The roll out for potential refunds and the exact implications of this decision are yet to be determined. The County still may attempt to defeat Judge Kelly L. Neel’s ruling by asking the Appeals Court to take a second look, and/or by appealing to the California Supreme Court. They have 40 days to act and if they don’t, then the ruling is final.
Attorney Eugene Denson further elaborates on what to expect, “If the County does appeal to the California Supreme Court it could be months before the court accepts or denies the appeal. So we still do not know if the new ruling is the final ruling, or whether the County will voluntarily refund the illegally collected taxes if they finally exhaust their judicial remedies.”
Appeal Attorney Jay Moller seems optimistic though, commenting on the decision, “It’s official.
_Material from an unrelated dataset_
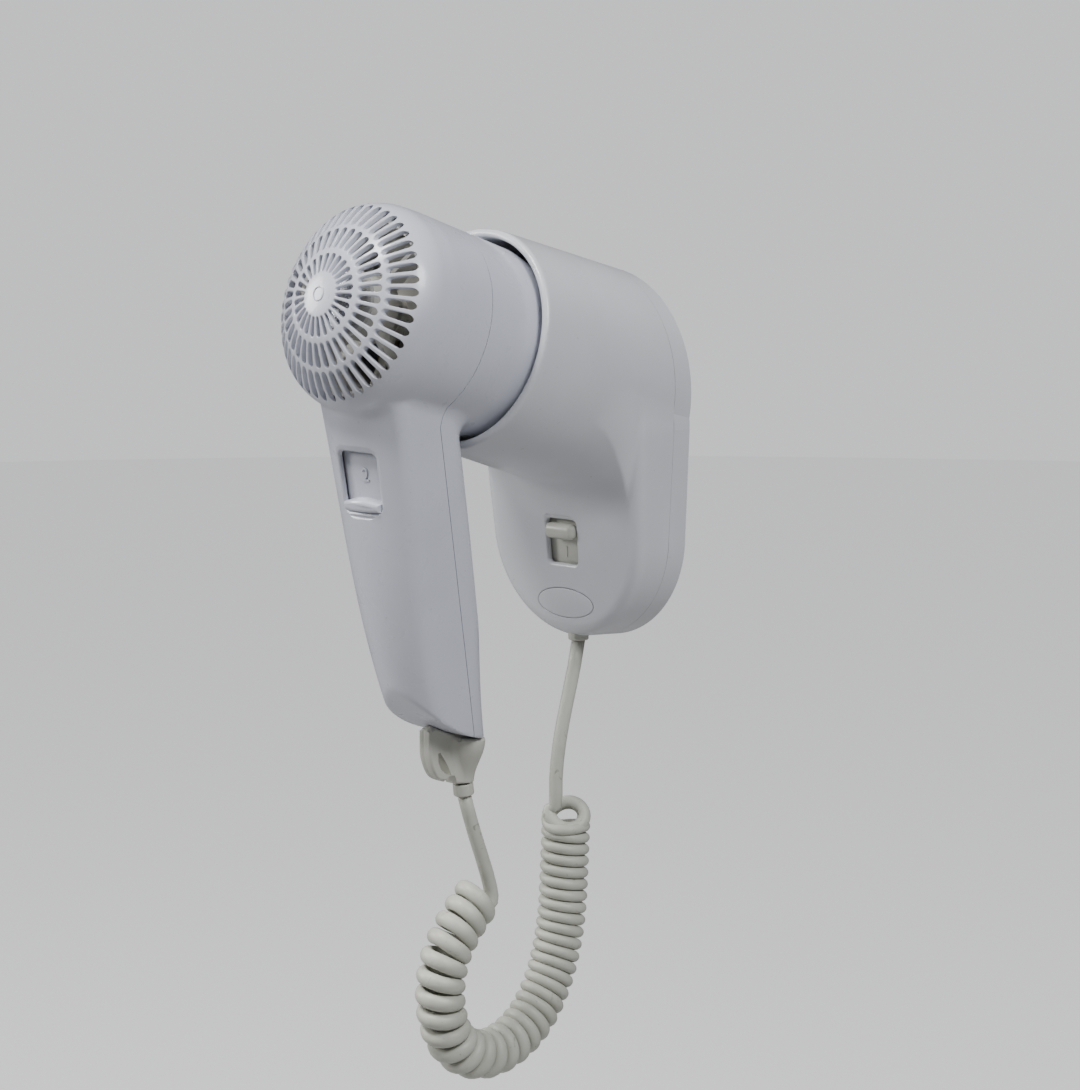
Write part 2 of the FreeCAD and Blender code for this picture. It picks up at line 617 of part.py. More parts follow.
# ---------------------------------------------------------------- cord
def route_wire(name, points):
    """Straight runs joined by tangent arcs as large as the runs allow."""
    points = [V(0, y, z) for y, z in points]
    edges = []
    last = points[0]
    for before, corner, after in zip(points, points[1:], points[2:]):
        reach = 0.45 * min((corner - before).Length, (after - corner).Length)
        back = (before - corner).normalize()
        ahead = (after - corner).normalize()
        half_turn = (math.pi - back.getAngle(ahead)) / 2
        radius = reach / math.tan(half_turn)
        middle = corner + (back + ahead).normalize() * (radius / math.cos(half_turn) - radius)
        start, end = corner + back * reach, corner + ahead * reach
        edges.append(Part.LineSegment(last, start).toShape())
        edges.append(Part.Arc(start, middle, end).toShape())
        last = end
        print("%s arc radius %.1f mm" % (name, radius))
    edges.append(Part.LineSegment(last, points[-1]).toShape())
    return Part.Wire(edges)


def cord_tube(name, points, radius):
    path = route_wire(name, points)
    start = V(0, *points[0])
    profile = Part.Wire([Part.Circle(start, V(0, *points[1]) - start, radius).toShape()])
    tube = path.makePipeShell([profile], True, False)
    print("%s length %.1f mm, volume / (section x length) %.4f" % (
        name, path.Length, tube.Volume / (math.pi * radius * radius * path.Length)))
    return tube


# ---------------------------------------------------------------- write the nodes
os.makedirs("parts", exist_ok=True)

holder_outer = holder_body()
holder_hollows = [lower_body(WALL), cup_cone(WALL)]
handset_outer = handset_solid(0.0)
handset_inner = handset_solid(WALL)
room_side = inlet_side()

save("wall_plate", wall_plate(holder_outer, holder_hollows))
save("holder_shell", holder_shell(holder_outer, holder_hollows))
save("screw_cover", screw_cover())
save("cover_screw", cover_screw())
save("main_slider", main_slider())
save("main_switch", main_switch_body())
save("terminal_block", terminal_block())
save("holder_cord_clamp", holder_clamp())
save("holder_clamp_screws", holder_clamp_screws())
save("holder_gland", holder_gland())

save("inlet_shell", inlet_shell(handset_outer, handset_inner, room_side))
save("outlet_shell", outlet_shell(handset_outer, handset_inner, room_side))
save("handset_screws", handset_screws())
save("outlet_grille", outlet_grille())
save("mica_sleeve", mica_sleeve())
save("mica_boards", mica_boards())
save("heater_coils", heater_coils())
save("thermostat", thermostat())
save("thermal_fuse", thermal_fuse())
save("rectifier", rectifier())
save("fan_duct", fan_duct())
save("motor", motor())
save("motor_shaft", motor_shaft())
save("impeller", impeller())
save("speed_slider", speed_slider())
save("speed_switch", speed_switch())
save("suppressor", suppressor())
save("handle_leads", handle_leads())
save("handset_cord_clamp", handset_clamp())
save("cord_bush", cord_bush())
save("bush_collar", bush_collar())

save("cord_holder_lead", cord_tube("holder lead", HOLDER_LEAD, CORD_R))
save("cord_coil", cord_tube("coil", COIL_ROUTE, COIL_R))
save("cord_handset_lead", cord_tube("handset lead", HANDSET_LEAD, CORD_R))
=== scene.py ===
# %% [markdown]
# # A wall hair dryer, its holder and its curly cord
# The CAD model is the frame: it has every part at its real size and place, in
# metres, with the wall at y = 0. This lesson keeps that frame as it is, gives
# each part its finish, and models again the pieces whose looks need soft
# edges, smooth joins or a coil: the holder's shell, the two handset shells,
# the sliders, the cord bush and the cord.

# %% Load the frame
import json
import math

import bmesh
import bpy
import numpy as np
from mathutils import Matrix, Vector


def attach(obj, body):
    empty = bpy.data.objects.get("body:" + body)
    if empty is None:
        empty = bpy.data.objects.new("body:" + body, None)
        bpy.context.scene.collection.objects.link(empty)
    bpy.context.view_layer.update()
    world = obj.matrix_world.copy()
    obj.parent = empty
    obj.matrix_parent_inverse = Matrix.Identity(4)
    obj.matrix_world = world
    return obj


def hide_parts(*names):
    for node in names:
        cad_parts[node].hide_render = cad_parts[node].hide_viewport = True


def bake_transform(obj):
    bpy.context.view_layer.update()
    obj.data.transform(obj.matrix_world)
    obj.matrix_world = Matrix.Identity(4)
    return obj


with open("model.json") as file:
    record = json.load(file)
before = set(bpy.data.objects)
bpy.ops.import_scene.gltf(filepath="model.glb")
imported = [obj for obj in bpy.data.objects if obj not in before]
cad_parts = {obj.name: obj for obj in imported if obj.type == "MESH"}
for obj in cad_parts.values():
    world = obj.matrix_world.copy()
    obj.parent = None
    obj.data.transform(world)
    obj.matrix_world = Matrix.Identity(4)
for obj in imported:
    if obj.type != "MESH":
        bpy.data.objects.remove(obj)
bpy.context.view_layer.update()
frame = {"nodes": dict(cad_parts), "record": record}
nodes = frame["nodes"]
print("parts in the frame:", len(nodes))

# %% [markdown]
# ## The viewpoint
# The dryer is seen from its front right, a little from above, through a long
# lens from 1.25 m away. A long lens keeps the barrel and the holder from
# looking swollen. The camera is aimed by turning its back axis to point away
# from the target.

# %% Camera
VIEW_TURN = math.radians(45.37)       # from straight ahead, towards the right
VIEW_RISE = math.radians(7.5)
VIEW_DISTANCE = 1.25302
VIEW_TARGET = Vector((0.04565, -0.087, -0.03923))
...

WE WON. This was a near frivolous appeal… there’s no chance of overturning this bullet-proof appellate decision with a petition for rehearing, petition for review in the CSC, or cert petition in the USSC…Ed and Fred did a good job and Judge Neel wrote an admirable decision. The County should be ashamed for wasting so much money on this litigation.”
Note: Regarding the original petitioners/plaintiffs– HUMMAP, the Humboldt Cannabis Taxpayers’ Association, and the Humboldt Voters’ Association–all three associations later stipulated to dismissal from the action without prejudice.